1. **Dimension of \(P_2\):**
   - The space \(P_2\) consists of all polynomials of the form \(ax^2 + bx + c\), where \(a, b, c \in \mathbb{R}\). This space has dimension 3, because any polynomial in \(P_2\) can be written as a linear combination of the three basis elements \(x^2, x,\) and \(1\).

2. **Check if \(\{x + 1, x^2 - 1, 2x - 1\}\) spans \(P_2\):**
   - A set of vectors spans a space if any element of the space can be written as a linear combination of the vectors in the set.

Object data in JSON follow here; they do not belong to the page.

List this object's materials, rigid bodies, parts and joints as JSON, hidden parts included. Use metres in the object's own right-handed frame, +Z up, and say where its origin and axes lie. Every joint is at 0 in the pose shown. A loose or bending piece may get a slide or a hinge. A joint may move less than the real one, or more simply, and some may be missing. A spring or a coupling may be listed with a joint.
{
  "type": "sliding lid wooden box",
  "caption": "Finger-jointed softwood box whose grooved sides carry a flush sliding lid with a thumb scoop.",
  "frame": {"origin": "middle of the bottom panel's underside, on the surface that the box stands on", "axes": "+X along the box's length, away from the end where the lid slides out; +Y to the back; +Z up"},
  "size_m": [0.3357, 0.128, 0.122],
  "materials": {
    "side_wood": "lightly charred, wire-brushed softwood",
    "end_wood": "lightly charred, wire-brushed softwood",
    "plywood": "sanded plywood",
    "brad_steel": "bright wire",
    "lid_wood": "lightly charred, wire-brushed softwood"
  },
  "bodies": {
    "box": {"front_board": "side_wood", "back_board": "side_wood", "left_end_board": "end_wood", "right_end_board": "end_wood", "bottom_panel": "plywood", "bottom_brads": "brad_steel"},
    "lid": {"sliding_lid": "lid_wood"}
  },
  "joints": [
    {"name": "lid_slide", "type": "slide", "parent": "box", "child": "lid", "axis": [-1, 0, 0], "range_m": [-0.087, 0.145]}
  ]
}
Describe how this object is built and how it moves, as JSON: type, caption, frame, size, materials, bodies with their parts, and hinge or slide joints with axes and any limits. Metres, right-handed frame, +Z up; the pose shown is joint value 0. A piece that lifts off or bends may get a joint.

   - Consider a general polynomial \(ax^2 + bx + c \in P_2\). We need to express this as a linear combination of \(x + 1\), \(x^2 - 1\), and \(2x - 1\). That is, we want to find scalars \(\alpha, \beta, \gamma\) such that:
     \[
     ax^2 + bx + c = \alpha(x + 1) + \beta(x^2 - 1) + \gamma(2x - 1)
     \]
     Expanding the right-hand side:
     \[
     \alpha(x + 1) = \alpha x + \alpha
     \]
     \[
     \beta(x^2 - 1) = \beta x^2 - \beta
     \]
     \[
     \gamma(2x - 1) = 2\gamma x - \gamma
     \]
     Adding these up:
     \[
     \alpha x + \alpha + \beta x^2 - \beta + 2\gamma x - \gamma = \beta x^2 + (\alpha + 2\gamma)x + (\alpha - \beta - \gamma)
     \]
     Now compare this with \(ax^2 + bx + c\). We get the system of equations:
     \[
     \beta = a
     \]
     \[
     \alpha + 2\gamma = b
     \]
     \[
     \alpha - \beta - \gamma = c
     \]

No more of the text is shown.